Suburbs/car-dependecy is a classic case of "worse is better". Its simpler to build and the worst-case suburban sprawl is tolerable, so it proliferates.
Yes, if such places are plentiful. It's a messy situation where revealed preference (house prices in walkable areas, Amsterdam and Paris increasingly full of rich young Americans) vs immediate consumer choice (more cars! More convenience! Oops, now we need to flatten downtown for an elevated freeway...) tend to give conflicting answers.
> re people then not able to choose to live somewhere
No, because no such somewhere has been built in the country in question (US) in the past ~60 years, because the default is car-centric.
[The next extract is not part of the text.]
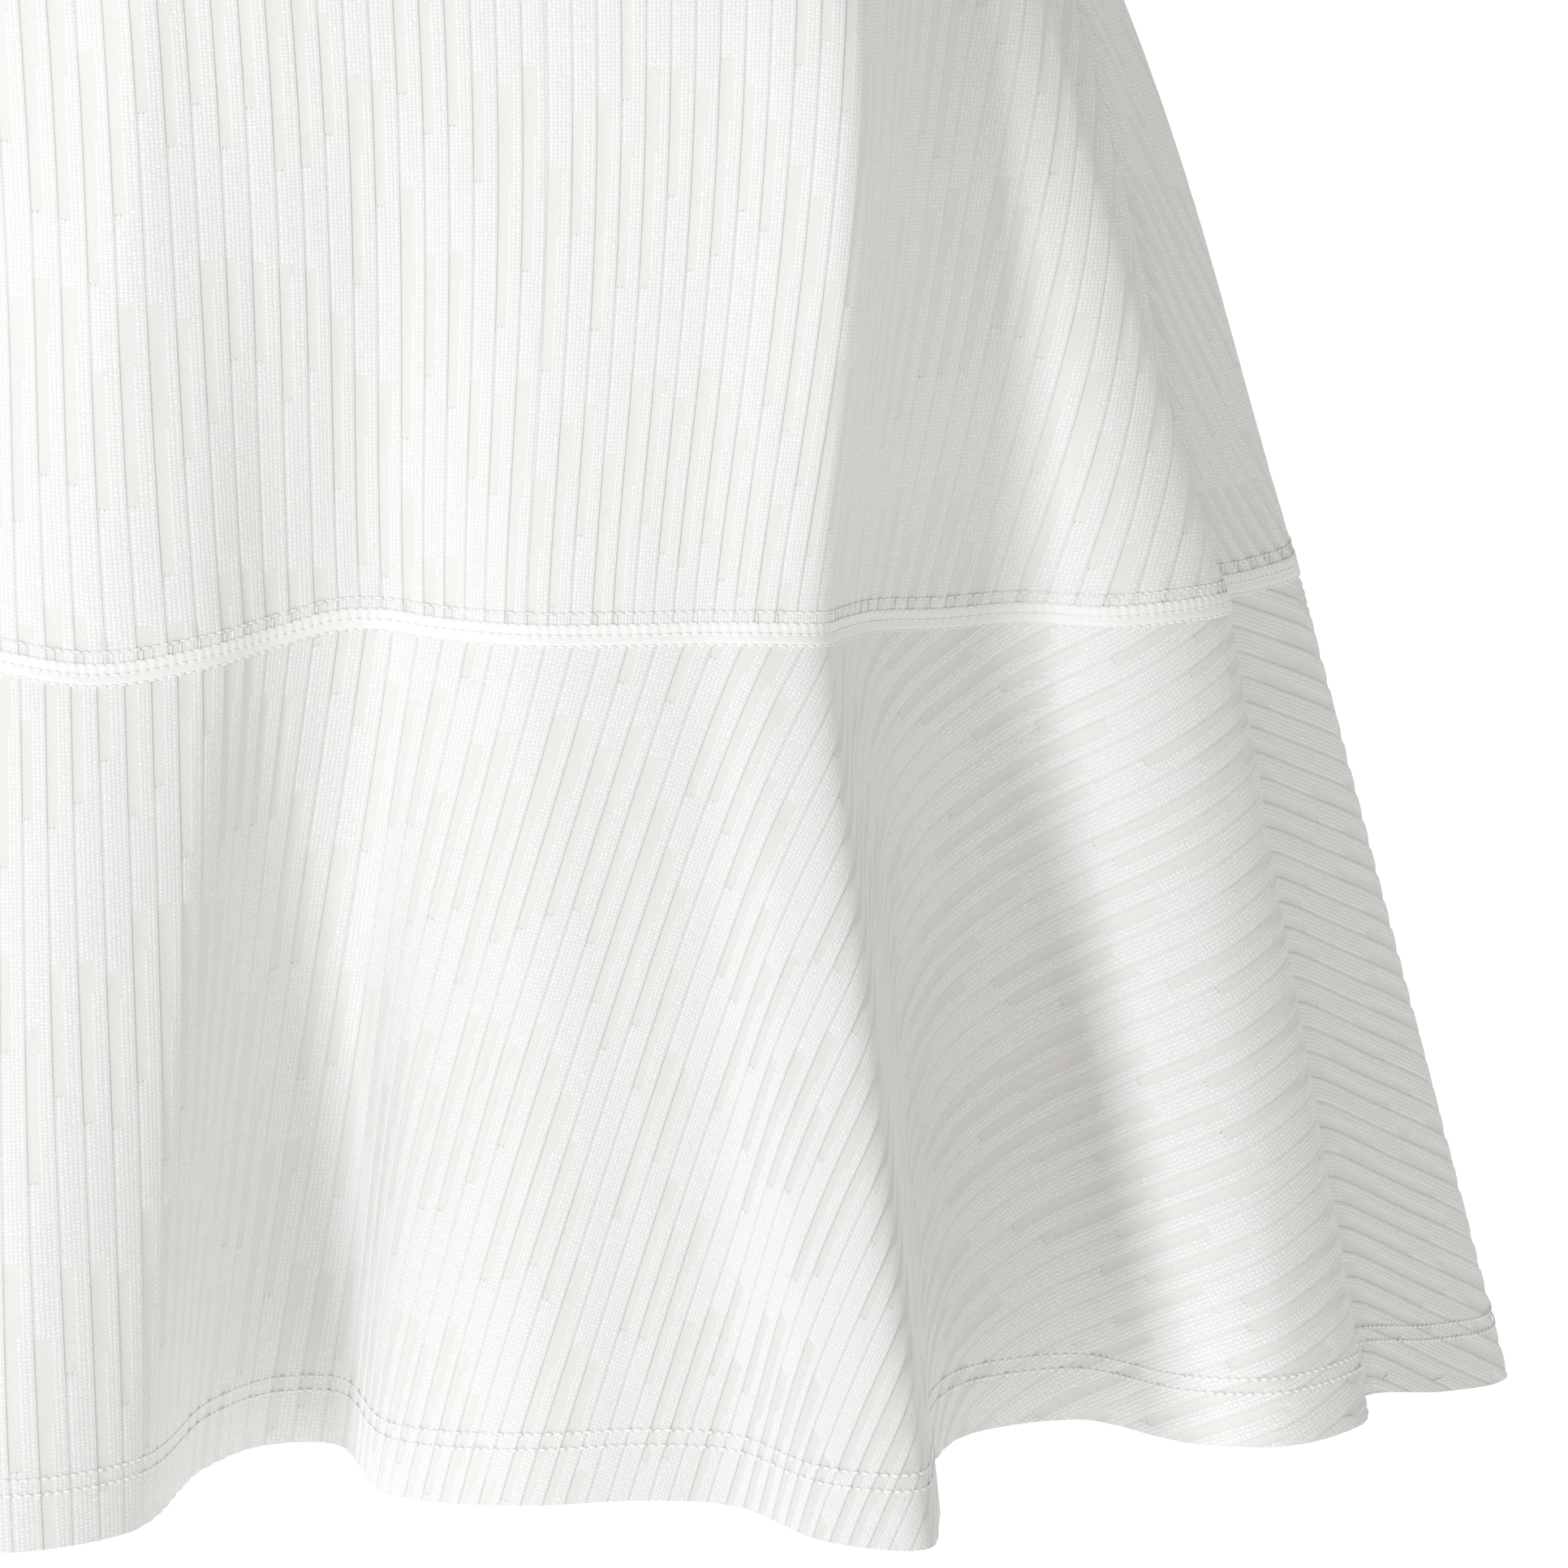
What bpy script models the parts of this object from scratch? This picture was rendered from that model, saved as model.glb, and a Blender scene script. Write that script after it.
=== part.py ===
"""A sleeveless tennis dress in ribbed double knit, worn shape, held at the shoulders.

The front faces -Y and +X is the wearer's left. The origin lies midway between the two
neck points of the shoulder seams. A front and a back panel reach from the shoulders to a
seam below the hip, a circular-cut flounce hangs from each, and narrow bands finish the
neck and the armholes. Each piece is a cloth wall with ribs raised in its outer face.
"""

from functools import lru_cache
import math

import bmesh
import bpy
from mathutils import Vector
from mathutils.geometry import delaunay_2d_cdt
import numpy as np

MM = 0.001

# Driving dimensions
WALL = 1.9 * MM                   # thickness of the cloth between the ribs
SEAM_GAP = 0.35 * MM              # between two pieces that are sewn together
RIB_PITCH = 17.1 * MM             # three ribs of the knit, drawn together as one
RIB_HEIGHT = 0.5 * MM
BAND_WIDTH = 10.0 * MM
BAND_THICKNESS = 2.2 * MM
SEAM_DEPTH = 730 * MM             # along the cloth, from the shoulder line to the flounce
SEAM_LEVEL = -684 * MM
HIP_DEPTH = 595 * MM
HIP_LEVEL = -550 * MM
HEM_LEVEL = -867 * MM
FLOUNCE_LENGTH = 188 * MM
FLOUNCE_HALF_ANGLE = math.radians(78)
FLOUNCE_TOP_RADIUS = 229 * MM

# Neckline and armholes, as flat sizes across from the centre and down from the shoulder
NECK_HALF_WIDTH = 85 * MM
FRONT_NECK_DEPTH = 112 * MM
BACK_NECK_DEPTH = 38 * MM
NECK_SQUARENESS = 0.9             # 1 is an ellipse, less is squarer
SHOULDER_HALF_WIDTH = 150 * MM
SHOULDER_SLOPE = 0.42             # fall of the shoulder line over its length
SHOULDER_ROUNDING = 40 * MM       # width over which the slope turns level at the neck
SLOPE_FADE = 60 * MM              # depth over which the shoulder's slope dies away
ARMHOLE_DEPTH = 280 * MM
ARMHOLE_SQUARENESS = 0.7
FRONT_SCOOP = 12 * MM             # how far the armhole is hollowed
BACK_SCOOP = 8 * MM

# Body rings above the hip: depth along the cloth, level, half width, front and back (mm)
TORSO = (
    # depth  level  half width  front  back
    (0,        0,      170,       0,     0),
    (20,      -5,      168,      19,    19),
    (50,     -25,      166,      41,    42),
    (90,     -58,      165,      63,    70),
    (140,   -104,      166,      85,    92),
    (200,   -161,      169,     103,   105),
    (280,   -239,      172,     117,   108),
    (345,   -303,      169,     113,   101),
    (445,   -402,      161,     104,    91),
    (515,   -471,      178,     104,    95),
)

# Folds on the +X side, from the centre front (turn 0) past the side seam (turn 1) to the
# centre back (turn 2): the place at the hip, seam and hem, and the drop below the level
FOLDS = (
    # name  turn  hip x    y  seam x    y  drop  hem x    y  drop (mm)
    ("A1", 0.00,     0, -104,   -10, -130,   5,   -34, -191,  -1),
    ("A2", 0.06,    12, -104,    12, -127,   3,    -6, -180,  -1),
    ("B1", 0.12,    26, -104,    30, -114,   1,    12, -124,   2),
    ("B2", 0.17,    37, -104,    41, -108,  -1,    24, -101,   3),
    ("B3", 0.22,    49, -103,    51, -107,  -1,    39, -102,   3),
    ("C1", 0.28,    64, -102,    63, -112,   0,    50, -144,   2),
    ("C2", 0.36,    84, -101,    82, -120,   0,    78, -167,  -2),
    ("C3", 0.44,   104, -101,   103, -122,   0,   105, -168,  -3),
    ("D1", 0.52,   124, -101,   120, -118,   0,   124, -169,  -2),
    ("D2", 0.59,   141, -100,   135, -121,   0,   138, -190,   1),
    ("D3", 0.66,   154,  -96,   146, -114,   1,   159, -190,   2),
    ("E1", 0.72,   163,  -82,   156,  -92,   5,   167, -158,   3),
    ("E2", 0.77,   168,  -72,   167,  -75,   8,   174, -104,   6),
    ("E3", 0.81,   174,  -64,   180,  -66,  10,   187,  -76,   9),
    ("E4", 0.85,   182,  -57,   195,  -62,  10,   207,  -75,   9),
    ("F1", 0.89,   188,  -52,   211,  -65,  10,   227, -103,   6),
    ("F2", 0.93,   195,  -44,   229,  -61,  10,   252, -119,   3),
    ("F3", 0.97,   198,  -31,   239,  -46,  11,   271, -102,   4),
    ("S1", 1.00,   205,  -15,   237,  -28,  13,   273,  -55,  10),
    ("G1", 1.05,   212,    0,   248,  -11,  15,   292,  -28,  18),
    ("G2", 1.12,   217,   17,   259,    8,  16,   309,    0,  23),
    ("G3", 1.20,   215,   37,   257,   28,  16,   301,   34,  21),
    ("H1", 1.28,   206,   53,   246,   43,  15,   264,   50,  17),
    ("H2", 1.36,   192,   67,   234,   58,  14,   246,   72,  14),
    ("I1", 1.44,   173,   77,   221,   75,  12,   250,  116,  10),
    ("I2", 1.52,   154,   84,   202,   88,  10,   230,  136,   8),
    ("J1", 1.60,   134,   89,   179,   90,   8,   197,  108,   8),
    ("J2", 1.68,   113,   92,   156,   93,   6,   169,  108,   6),
    ("K1", 1.76,    91,   93,   132,  103,   4,   145,  156,   2),
    ("K2", 1.84,    68,   94,   103,  106,   3,   112,  164,   1),
    ("L1", 1.90,    46,   94,    74,   98,   2,    84,  116,   3),
    ("L2", 1.95,    24,   94,    48,   98,   2,    56,  116,   3),
    ("M1", 1.98,     8,   94,    22,  105,   1,    26,  158,  -1),
    ("N1", 2.00,     0,   94,     0,  107,   1,     0,  162,  -1),
)
FOLD_COLUMNS = ("hip_x", "hip_y", "seam_x", "seam_y", "seam_drop", "hem_x", "hem_y", "hem_drop")
HIP_DROPS = ((0, 0), (0.6, 0), (1, 14), (1.3, 18), (2, 4))    # turn and drop at the hip (mm)
CENTRE_REACH = 0.6                # how far round the slant of the centre fold is felt
SWAY = 7                          # how far the hem on the -X side strays from a mirror image (mm)
SWAY_ACROSS = 7                   # how fast it strays to and fro, in radians for each turn
SWAY_AWAY = 11
BODY_SQUARENESS = 0.85            # 1 is an ellipse, less is squarer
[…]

So you're left with a few uber dense, old, predating automobiles, places. Which are extremely expensive, because they simply do not have the capacity for everyone who wants to live in them.
We shouldn't have to completely upend our lives to move to the small handful of major cities that provide the infrastructure to exist comfortably without a car. At least in the US, your options are limited to NYC, Chicago, Boston, and maybe a few others (Seattle/SF). And even then, the hard set default in these major cities is car ownership EXCEPT for NYC.